As Israel’s Gaza incursions continue, Hezbollah has been mocked that despite their “marching to Jerusalem” rhetoric, they appear highly reluctant to rush into precisely the kind of war they supposedly exist to fight. Hundreds of thousands of battle-hungry paramilitaries were likewise brainwashed that they represent the “Islamic Resistance,” tasked with liberating Palestine — whatever the actual Machiavellian objectives of their paymasters. Luckily Hassan Nasrallah, for now, appears to be sufficiently pragmatic to take Israel’s apocalyptic threats seriously – although his efforts to displace the conflict to the Syria borders are unlikely to spare Lebanon.

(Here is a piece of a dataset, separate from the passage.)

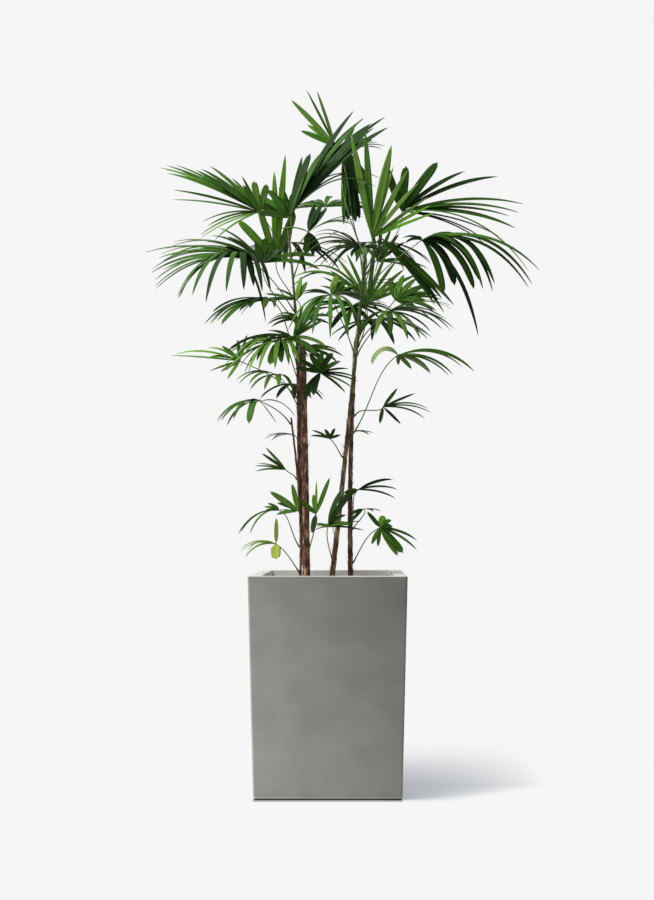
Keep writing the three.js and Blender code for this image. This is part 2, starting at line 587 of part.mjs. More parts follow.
// Every leaf as one body. A leaflet that still meets another body is left out.
function leafBodies(leaves, base, canes) {
  const bodies = [];
  for (const leaf of leaves) seat(leaf, canes[leaf.cane]);
  const others = [...base, ...Object.values(canes)];
  const stalks = leaves.map(stalkBody);
  const kept = [];
  stalks.forEach((stalk, n) => {
    const blocked = [...others, ...stalks.slice(0, n)].filter((b) => meets(stalk, b)).length;
    if (blocked) console.warn(`stalk ${n + 1} meets ${blocked}`);
  });
  let dropped = 0;
  leaves.forEach((leaf, n) => {
    const rivals = [...others, ...stalks.filter((_, k) => k !== n)];
    const mine = [];
    for (const line of leaf.leaflets) {
      const one = leafletBody(leaf, line);
      const free =
        !rivals.some((b) => meets(one, b)) &&
        !kept.some((k) => k.n !== n && meets(one, k.one)) &&
        !mine.some((m) => m.line.fan === line.fan && m.one.intersect(one).volume() > 1e-3);
      if (free) {
        mine.push({ one, line });
        kept.push({ n, one });
      } else dropped += 1;
    }
    const [first, further] = [true, false].map((is) =>
      mine.filter((m) => (m.line.fan.place === 0) === is),
    );
    const parts = [stalks[n]];
    if (first.length) parts.push(fanBody(leaf, first.map((m) => m.line)));
    if (further.length) parts.push(knobBody(leaf), ...further.map((m) => m.one));
    const joined = largest(Manifold.union(parts));
    bodies.forEach((b, k) => {
      if (meets(joined, b)) console.warn(`leaf ${n + 1} meets leaf ${k + 1}`);
    });
    bodies.push(joined);
  });
  console.warn(`leaflets kept ${kept.length}, left out ${dropped}`);
  return bodies;
}

// Materials
const MATERIALS = {
  fibreclay: new THREE.MeshStandardMaterial({ name: "fibreclay", color: 0x8f8f8b, roughness: 0.9 }),
  bark_soil: new THREE.MeshStandardMaterial({ name: "bark_soil", color: 0x3b2c22, roughness: 1 }),
  cane: new THREE.MeshStandardMaterial({ name: "cane", color: 0x5e4336, roughness: 0.9 }),
  leaf_dark: new THREE.MeshStandardMaterial({ name: "leaf_dark", color: 0x1f4a1e, roughness: 0.5 }),
  leaf_mid: new THREE.MeshStandardMaterial({ name: "leaf_mid", color: 0x32662a, roughness: 0.5 }),
  leaf_light: new THREE.MeshStandardMaterial({ name: "leaf_light", color: 0x5d8f36, roughness: 0.5 }),
};

function meshOf(name, solid, material) {
  const { vertProperties, triVerts } = solid.getMesh();
  const geometry = new THREE.BufferGeometry();
  geometry.setAttribute("position", new THREE.BufferAttribute(new Float32Array(vertProperties), 3));
  geometry.setIndex(Array.from(triVerts));
  const flat = geometry.toNonIndexed();
  flat.computeVertexNormals();
  const mesh = new THREE.Mesh(flat, material.clone());
  mesh.name = name;
  return mesh;
}

function buildPalm() {
  const palm = new THREE.Group();
  palm.name = "potted_palm";
  const base = [pot(), soil()];
  palm.add(meshOf("pot", base[0], MATERIALS.fibreclay));
  palm.add(meshOf("soil", base[1], MATERIALS.bark_soil));
  const canes = {};
  for (const [name, cane] of Object.entries(CANES)) {
    canes[name] = caneBody(cane);
    palm.add(meshOf(name, canes[name], MATERIALS.cane));
  }
  const leaves = growLeaves();
  const greens = [MATERIALS.leaf_dark, MATERIALS.leaf_mid, MATERIALS.leaf_light];
  leafBodies(leaves, base, canes).forEach((solid, n) => {
    const name = `leaf_${String(n + 1).padStart(2, "0")}`;
    palm.add(meshOf(name, solid, greens[Math.floor(3 * chance(n + 1, 400))]));
  });
  return palm;
}

export default buildPalm();
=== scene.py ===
"""Potted slender lady palm: grows its leaves, dresses its canes and planter, sets the stage."""

import math

import bpy
import numpy as np
from bpy.props import FloatProperty, FloatVectorProperty, IntProperty, PointerProperty
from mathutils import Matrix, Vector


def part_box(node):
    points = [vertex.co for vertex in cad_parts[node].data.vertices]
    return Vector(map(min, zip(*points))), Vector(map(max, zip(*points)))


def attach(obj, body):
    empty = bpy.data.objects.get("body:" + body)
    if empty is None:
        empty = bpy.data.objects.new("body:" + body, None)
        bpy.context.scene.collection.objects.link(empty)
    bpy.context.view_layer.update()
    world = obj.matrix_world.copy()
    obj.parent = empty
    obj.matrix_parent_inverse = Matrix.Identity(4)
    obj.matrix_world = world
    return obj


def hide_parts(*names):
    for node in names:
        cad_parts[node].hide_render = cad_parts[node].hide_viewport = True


bl_info = {
    "name": "Potted Lady Palm",
    "version": (1, 0, 0),
    "blender": (4, 5, 0),
    "location": "3D View > Sidebar > Palm",
    "description": "Builds the looks of a potted slender lady palm round its frame",
    "category": "Add Mesh",
}

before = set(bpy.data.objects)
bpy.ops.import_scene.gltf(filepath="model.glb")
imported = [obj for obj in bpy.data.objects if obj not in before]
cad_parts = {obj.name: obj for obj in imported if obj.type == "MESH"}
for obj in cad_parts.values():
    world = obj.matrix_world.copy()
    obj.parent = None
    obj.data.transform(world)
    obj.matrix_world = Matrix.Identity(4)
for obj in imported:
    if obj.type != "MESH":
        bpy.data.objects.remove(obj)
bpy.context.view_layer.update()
MM = 0.001
BODY = "root"
UP = np.array([0.0, 0.0, 1.0])

# Sizes of the growth rule, in millimetres, as in the frame's leaves
POT_HEIGHT = 495.0
SOIL_TOP = POT_HEIGHT - 40.0
CLEAR = 0.3
FLARE, FLARE_HEIGHT = 1.1, 18.0  # a cane's further radius at the soil, and how soon it fades
STALK_RADIUS = 1.9
WEB_WIDTH = 3.2
LOWEST_LEAF = POT_HEIGHT + 6.0
STEPS = 8  # pieces of a leaflet's or a stalk's line
CANE_STEPS = 16  # the same for a cane
CROSSING_STEPS = 3  # pieces in which the fans of one leaf may cross
STALK_ROOM = 2.5  # kept free round a stalk
LEAFLET_ROOM = 0.34  # kept free round a leaflet, against its width

# Canes: foot, tip, the bow in x over one half wave and over a whole one, both radii
CANES = {
    "cane_left_front": ((-53, -12), (-64, -12, 1035), (1, 0), (8.4, 8.2)),
    "cane_left_tall": ((-54, 8), (-99, 8, 1314), (3, -5.5), (6.6, 2.5)),
    "cane_left_thin": ((-69, -2), (-91, -2, 864), (9, 0), (3.0, 2.3)),
    "cane_right_leaning": ((3, -12), (86, -12, 1257), (2, 0), (6.8, 3.4)),
    "cane_right_straight": ((50, 10), (62, 10, 1049), (-6, 0), (6.4, 4.6)),
}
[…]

Nasrallah met representatives from Islamic Jihad and Hamas who begged him to enter the conflict, while agreeing to coordinate through a joint operations room.

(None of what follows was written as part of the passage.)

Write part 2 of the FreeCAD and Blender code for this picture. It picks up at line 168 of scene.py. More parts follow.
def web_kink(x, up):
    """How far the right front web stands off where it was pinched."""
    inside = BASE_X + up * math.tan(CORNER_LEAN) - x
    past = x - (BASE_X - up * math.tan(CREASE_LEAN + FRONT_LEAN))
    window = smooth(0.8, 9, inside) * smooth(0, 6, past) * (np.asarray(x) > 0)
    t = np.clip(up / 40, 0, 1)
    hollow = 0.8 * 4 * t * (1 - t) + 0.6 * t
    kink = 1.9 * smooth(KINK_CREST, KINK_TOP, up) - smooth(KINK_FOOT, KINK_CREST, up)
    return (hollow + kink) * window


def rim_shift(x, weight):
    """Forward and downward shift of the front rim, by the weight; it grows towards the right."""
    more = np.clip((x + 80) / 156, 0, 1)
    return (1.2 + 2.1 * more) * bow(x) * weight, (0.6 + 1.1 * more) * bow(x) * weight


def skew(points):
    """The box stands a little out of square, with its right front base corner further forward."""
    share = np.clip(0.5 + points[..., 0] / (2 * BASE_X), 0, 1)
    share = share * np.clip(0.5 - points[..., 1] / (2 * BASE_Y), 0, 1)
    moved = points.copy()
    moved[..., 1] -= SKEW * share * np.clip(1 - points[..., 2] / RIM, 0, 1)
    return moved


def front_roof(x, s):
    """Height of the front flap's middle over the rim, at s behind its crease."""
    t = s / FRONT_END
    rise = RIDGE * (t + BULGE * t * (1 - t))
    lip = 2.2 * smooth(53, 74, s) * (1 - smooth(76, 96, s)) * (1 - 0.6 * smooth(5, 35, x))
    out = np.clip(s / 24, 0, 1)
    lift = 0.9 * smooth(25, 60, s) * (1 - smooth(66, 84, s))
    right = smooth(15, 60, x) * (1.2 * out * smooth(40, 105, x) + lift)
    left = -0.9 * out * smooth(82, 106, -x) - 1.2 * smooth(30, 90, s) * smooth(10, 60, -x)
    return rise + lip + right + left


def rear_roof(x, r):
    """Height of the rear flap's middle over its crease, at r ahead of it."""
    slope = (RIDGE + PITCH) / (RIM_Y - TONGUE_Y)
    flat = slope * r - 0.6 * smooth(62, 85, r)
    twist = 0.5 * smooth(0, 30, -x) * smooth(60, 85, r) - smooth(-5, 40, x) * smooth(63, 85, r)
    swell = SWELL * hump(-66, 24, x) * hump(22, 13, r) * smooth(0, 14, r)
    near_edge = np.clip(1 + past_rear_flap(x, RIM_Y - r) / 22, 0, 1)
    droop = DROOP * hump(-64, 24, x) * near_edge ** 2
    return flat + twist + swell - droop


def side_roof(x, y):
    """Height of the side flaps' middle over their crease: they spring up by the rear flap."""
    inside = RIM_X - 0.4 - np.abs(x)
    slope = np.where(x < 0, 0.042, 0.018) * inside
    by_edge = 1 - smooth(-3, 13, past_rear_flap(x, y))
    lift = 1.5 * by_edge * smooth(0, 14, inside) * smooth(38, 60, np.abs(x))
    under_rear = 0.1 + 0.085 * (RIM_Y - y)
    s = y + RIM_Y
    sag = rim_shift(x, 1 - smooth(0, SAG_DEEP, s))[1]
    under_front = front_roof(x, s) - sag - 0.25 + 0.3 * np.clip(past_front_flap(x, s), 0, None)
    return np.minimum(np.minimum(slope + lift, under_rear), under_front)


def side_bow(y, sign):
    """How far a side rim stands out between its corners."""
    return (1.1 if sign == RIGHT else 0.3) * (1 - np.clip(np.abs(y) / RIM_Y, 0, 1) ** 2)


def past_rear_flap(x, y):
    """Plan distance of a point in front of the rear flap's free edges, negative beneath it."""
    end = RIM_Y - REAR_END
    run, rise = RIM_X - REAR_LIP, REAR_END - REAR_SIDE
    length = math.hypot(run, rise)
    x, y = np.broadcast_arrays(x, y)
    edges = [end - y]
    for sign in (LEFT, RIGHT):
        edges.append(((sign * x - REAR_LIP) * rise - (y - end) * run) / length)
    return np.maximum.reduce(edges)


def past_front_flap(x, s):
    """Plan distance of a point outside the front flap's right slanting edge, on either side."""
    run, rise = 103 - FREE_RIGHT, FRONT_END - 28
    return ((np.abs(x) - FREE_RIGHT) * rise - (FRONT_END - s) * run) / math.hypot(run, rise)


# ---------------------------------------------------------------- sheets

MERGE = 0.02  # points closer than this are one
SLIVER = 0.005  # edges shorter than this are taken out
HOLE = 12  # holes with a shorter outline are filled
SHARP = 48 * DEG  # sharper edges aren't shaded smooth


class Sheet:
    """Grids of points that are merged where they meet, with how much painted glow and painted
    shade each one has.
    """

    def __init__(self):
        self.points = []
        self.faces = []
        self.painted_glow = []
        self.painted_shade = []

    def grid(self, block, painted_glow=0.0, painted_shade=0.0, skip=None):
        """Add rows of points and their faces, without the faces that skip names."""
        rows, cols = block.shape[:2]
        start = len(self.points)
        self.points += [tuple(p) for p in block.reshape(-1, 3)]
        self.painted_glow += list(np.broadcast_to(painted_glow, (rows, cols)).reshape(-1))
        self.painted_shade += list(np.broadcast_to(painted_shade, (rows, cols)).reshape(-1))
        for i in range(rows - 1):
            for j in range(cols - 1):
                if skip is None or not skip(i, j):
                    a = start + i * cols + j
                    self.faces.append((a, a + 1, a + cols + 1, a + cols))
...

In 2014, the US allowed the creation of the Iraqi paramilitary Al-Hashd Al-Shaabi as a hands-off means of combating Daesh, in parallel with US-backed proxies in Syria. But Western powers did nothing to prevent the Hashd behemoth doubling in size, even after Daesh’s defeat, despite repeated warnings about the perils such forces posed to regional stability. Like the nastiest slasher movies fevered imaginations can conjure up, this cowardly failure to slay undead demons of past conflicts is returning to haunt us for Halloween 2023.

Opportunistic posturing and provocation by transnational militias and their paymasters offer scant comfort to Gaza’s citizens, who are being bombed and starved into oblivion. Nobody wants an expanded conflict: not Israel, not America, and certainly not bankrupt Iran. But all these parties have become impotent prisoners of the escalatory cycle that they and their proxy legions are energetically fueling.

• Baria Alamuddin is an award-winning journalist and broadcaster in the Middle East and the UK. She is editor of the Media Services Syndicate and has interviewed numerous heads of state.